The observer of Dolores' depression is her odd young orphaned niece Martha who too has an 'eye of love' - she has the ability to see beauty in the everyday objects of daily life which she tries to draw: the gas oven, a street grating which looks like a Greek temple to her, a saucepan:
Martha suddenly perceived that the whole shape of the saucepan, foreshortened pan-part and straight handle, fitted into another, invisible shape: a long oval. It was a very happy moment.
Everything works out in the end, of course and the right people get their comeuppance. It is a sad and funny book, a bit Miss Pettigrew in parts. Highly recommended.

Rating: 10/10.
Words I'm going to use from now on: cantrip; ruddled; gage.
Typo: p.98 - natural]y
If you liked this... Cluny Brown or Miss Pettigrew Lives for a Day. Tangenitally, I was also a little reminded, by the constrained life of Mr Gibson in the stuffy Knightsbridge flat of his fiancée's family, where everyone tries to be very English and shed their (hidden) Continental ways, of, I think it is, Anita Brookner's Family and Friends. (I say 'I think' as it's sometimes hard to distinguish one Brookner from another and I've packed mine away so I can't check).

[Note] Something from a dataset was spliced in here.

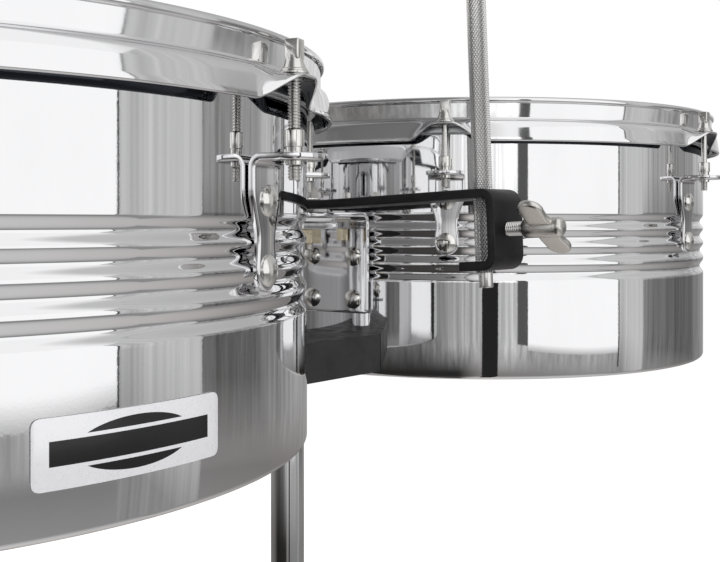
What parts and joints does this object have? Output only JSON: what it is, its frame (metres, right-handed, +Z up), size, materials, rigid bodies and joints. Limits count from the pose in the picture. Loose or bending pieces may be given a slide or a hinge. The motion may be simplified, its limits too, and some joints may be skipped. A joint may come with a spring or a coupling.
{
  "type": "timbales on a stand",
  "caption": "Pair of metal timbales clamped either side of a height-adjustable tripod stand, with tuning bolts and a cowbell arm holding a knurled rod.",
  "frame": {"origin": "middle of the base of the whole object's box, on the floor", "axes": "+Z up, +X from the larger drum to the smaller one, +Y towards the player; the cowbell arm points along -Y"},
  "size_m": [0.8612, 0.58, 1.134],
  "materials": {
    "chrome": "bright chrome plate on steel",
    "nickel": "nickel-plated steel, bright with fine machining lines",
    "black_coat": "satin black powder coat on steel",
    "black_plastic": "matt black moulded nylon",
    "head_film": "milky coated polyester film",
    "badge_face": "satin aluminium foil plate, plain",
    "rubber": "matt black rubber"
  },
  "bodies": {
    "stand": {"base_tube": "chrome", "height_collar": "black_plastic", "leg_hub": "black_plastic"},
    "mast": {"post_tube": "chrome", "stand_top_plate": "chrome", "big_mount_plate": "chrome", "small_mount_plate": "chrome", "spacer_block": "black_plastic", "front_clamp_bolt": "nickel", "rear_clamp_bolt": "nickel", "cowbell_arm": "black_coat", "big_shell": "chrome", "big_head": "head_film", "big_hoop": "chrome", "badge": "badge_face", "small_shell": "chrome", "small_head": "head_film", "small_hoop": "chrome", "big_lug_1": "chrome", "big_lug_2": "chrome", "big_lug_3": "chrome", "big_lug_4": "chrome", "big_lug_5": "chrome", "big_lug_6": "chrome", "big_lug_7": "chrome", "big_lug_8": "chrome", "small_lug_1": "chrome", "small_lug_2": "chrome", "small_lug_3": "chrome", "small_lug_4": "chrome", "small_lug_5": "chrome", "small_lug_6": "chrome"},
    "big_bolt_1": {"big_bolt_1": "nickel"},
    "big_bolt_2": {"big_bolt_2": "nickel"},
    "big_bolt_3": {"big_bolt_3": "nickel"},
    "big_bolt_4": {"big_bolt_4": "nickel"},
    "big_bolt_5": {"big_bolt_5": "nickel"},
    "big_bolt_6": {"big_bolt_6": "nickel"},
    "big_bolt_7": {"big_bolt_7": "nickel"},
    "big_bolt_8": {"big_bolt_8": "nickel"},
    "small_bolt_1": {"small_bolt_1": "nickel"},
    "small_bolt_2": {"small_bolt_2": "nickel"},
    "small_bolt_3": {"small_bolt_3": "nickel"},
    "small_bolt_4": {"small_bolt_4": "nickel"},
    "small_bolt_5": {"small_bolt_5": "nickel"},
    "small_bolt_6": {"small_bolt_6": "nickel"},
    "bell_rod": {"cowbell_rod": "nickel"},
    "rod_wing_bolt": {"rod_wing_bolt": "nickel"},
    "height_wing_bolt": {"height_wing_bolt": "nickel"},
    "leg_collar": {"leg_collar": "black_plastic"},
    "collar_wing_bolt": {"collar_wing_bolt": "nickel"},
    "leg_1": {"leg_1": "chrome", "foot_1": "rubber"},
    "brace_1": {"brace_1": "chrome"},
    "leg_2": {"leg_2": "chrome", "foot_2": "rubber"},
    "brace_2": {"brace_2": "chrome"},
    "leg_3": {"leg_3": "chrome", "foot_3": "rubber"},
    "brace_3": {"brace_3": "chrome"}
  },
  "joints": [
    {"name": "height_slide", "type": "slide", "parent": "stand", "child": "mast", "axis": [0, 0, 1], "range_m": [-0.12, 0.1]},
    {"name": "big_bolt_1_turn", "type": "hinge", "parent": "mast", "child": "big_bolt_1", "pos_m": [-0.16287, -0.26326, 0.93], "axis": [0, 0, 1], "continuous": true},
    {"name": "big_bolt_2_turn", "type": "hinge", "parent": "mast", "child": "big_bolt_2", "pos_m": [-0.0435, -0.16238, 0.93], "axis": [0, 0, 1], "continuous": true},
    {"name": "big_bolt_3_turn", "type": "hinge", "parent": "mast", "child": "big_bolt_3", "pos_m": [-0.03042, -0.00664, 0.93], "axis": [0, 0, 1], "continuous": true},
    {"name": "big_bolt_4_turn", "type": "hinge", "parent": "mast", "child": "big_bolt_4", "pos_m": [-0.1313, 0.11273, 0.93], "axis": [0, 0, 1], "continuous": true},
    {"name": "big_bolt_5_turn", "type": "hinge", "parent": "mast", "child": "big_bolt_5", "pos_m": [-0.28704, 0.12581, 0.93], "axis": [0, 0, 1], "continuous": true},
    {"name": "big_bolt_6_turn", "type": "hinge", "parent": "mast", "child": "big_bolt_6", "pos_m": [-0.40641, 0.02493, 0.93], "axis": [0, 0, 1], "continuous": true},
    {"name": "big_bolt_7_turn", "type": "hinge", "parent": "mast", "child": "big_bolt_7", "pos_m": [-0.41949, -0.13081, 0.93], "axis": [0, 0, 1], "continuous": true},
    {"name": "big_bolt_8_turn", "type": "hinge", "parent": "mast", "child": "big_bolt_8", "pos_m": [-0.31861, -0.25018, 0.93], "axis": [0, 0, 1], "continuous": true},
    {"name": "small_bolt_1_turn", "type": "hinge", "parent": "mast", "child": "small_bolt_1", "pos_m": [0.40727, 0.02576, 0.9355], "axis": [0, 0, 1], "continuous": true},
    {"name": "small_bolt_2_turn", "type": "hinge", "parent": "mast", "child": "small_bolt_2", "pos_m": [0.24143, 0.12151, 0.9355], "axis": [0, 0, 1], "continuous": true},
    {"name": "small_bolt_3_turn", "type": "hinge", "parent": "mast", "child": "small_bolt_3", "pos_m": [0.07558, 0.02576, 0.9355], "axis": [0, 0, 1], "continuous": true},
    {"name": "small_bolt_4_turn", "type": "hinge", "parent": "mast", "child": "small_bolt_4", "pos_m": [0.07558, -0.16574, 0.9355], "axis": [0, 0, 1], "continuous": true},
    {"name": "small_bolt_5_turn", "type": "hinge", "parent": "mast", "child": "small_bolt_5", "pos_m": [0.24143, -0.26149, 0.9355], "axis": [0, 0, 1], "continuous": true},
    {"name": "small_bolt_6_turn", "type": "hinge", "parent": "mast", "child": "small_bolt_6", "pos_m": [0.40727, -0.16574, 0.9355], "axis": [0, 0, 1], "continuous": true},
    {"name": "bell_rod_slide", "type": "slide", "parent": "mast", "child": "bell_rod", "axis": [0, 0.0419, 0.9991], "range_m": [-0.15, 0.02]},
    {"name": "rod_wing_bolt_turn", "type": "hinge", "parent": "mast", "child": "rod_wing_bolt", "pos_m": [0.01456, -0.24791, 0.8739], "axis": [0, -0.9991, 0.0419], "continuous": true},
    {"name": "height_wing_bolt_turn", "type": "hinge", "parent": "stand", "child": "height_wing_bolt", "pos_m": [0.01456, -0.11913, 0.543], "axis": [0, -1, 0], "continuous": true},
    {"name": "leg_collar_slide", "type": "slide", "parent": "stand", "child": "leg_collar", "axis": [0, 0, 1], "range_m": [0, 0.115]},
    {"name": "collar_wing_bolt_turn", "type": "hinge", "parent": "leg_collar", "child": "collar_wing_bolt", "pos_m": [0.01456, -0.12063, 0.35484], "axis": [0, -1, 0], "continuous": true},
    {"name": "leg_1_fold", "type": "hinge", "parent": "leg_collar", "child": "leg_1", "pos_m": [0.01456, -0.06563, 0.35484], "axis": [-1, 0, 0], "range_deg": [0, 39.5]},
    {"name": "brace_1_fold", "type": "hinge", "parent": "stand", "child": "brace_1", "pos_m": [0.01456, -0.06563, 0.072], "axis": [-1, 0, 0], "range_deg": [-39.5, 0]},
    {"name": "leg_2_fold", "type": "hinge", "parent": "leg_collar", "child": "leg_2", "pos_m": [-0.00883, -0.10613, 0.35484], "axis": [0.5, -0.866, 0], "range_deg": [0, 39.5]},
    {"name": "brace_2_fold", "type": "hinge", "parent": "stand", "child": "brace_2", "pos_m": [-0.00883, -0.10613, 0.072], "axis": [0.5, -0.866, 0], "range_deg": [-39.5, 0]},
    {"name": "leg_3_fold", "type": "hinge", "parent": "leg_collar", "child": "leg_3", "pos_m": [0.03794, -0.10613, 0.35484], "axis": [0.5, 0.866, 0], "range_deg": [0, 39.5]},
    {"name": "brace_3_fold", "type": "hinge", "parent": "stand", "child": "brace_3", "pos_m": [0.03794, -0.10613, 0.072], "axis": [0.5, 0.866, 0], "range_deg": [-39.5, 0]}
  ],
  "couplings": [
    {"joint": "leg_1_fold", "follows": "leg_collar_slide", "rad_per_m": 5.9189},
    {"joint": "brace_1_fold", "follows": "leg_collar_slide", "rad_per_m": -5.9189},
    {"joint": "leg_2_fold", "follows": "leg_collar_slide", "rad_per_m": 5.9189},
    {"joint": "brace_2_fold", "follows": "leg_collar_slide", "rad_per_m": -5.9189},
    {"joint": "leg_3_fold", "follows": "leg_collar_slide", "rad_per_m": 5.9189},
    {"joint": "brace_3_fold", "follows": "leg_collar_slide", "rad_per_m": -5.9189}
  ]
}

 Family and Friends Miss Pettigrew Lives for a Day (Persephone Classics)

2 comments:

  1. I can't think of cantrip without thinking of Sarah Caudwell's perfectly wonderful mysteries. Have you read any?

    This sounds marvelous. I think I'll put it on the list.

    ReplyDelete
  2. Ooooh yes, I loved those, esp. the one where Julia (isn't she so brilliantly drawn?) ends up in Venice with a handsome dead bloke and a pile of tax law books in her bed. They were very funny and I must go and read them again.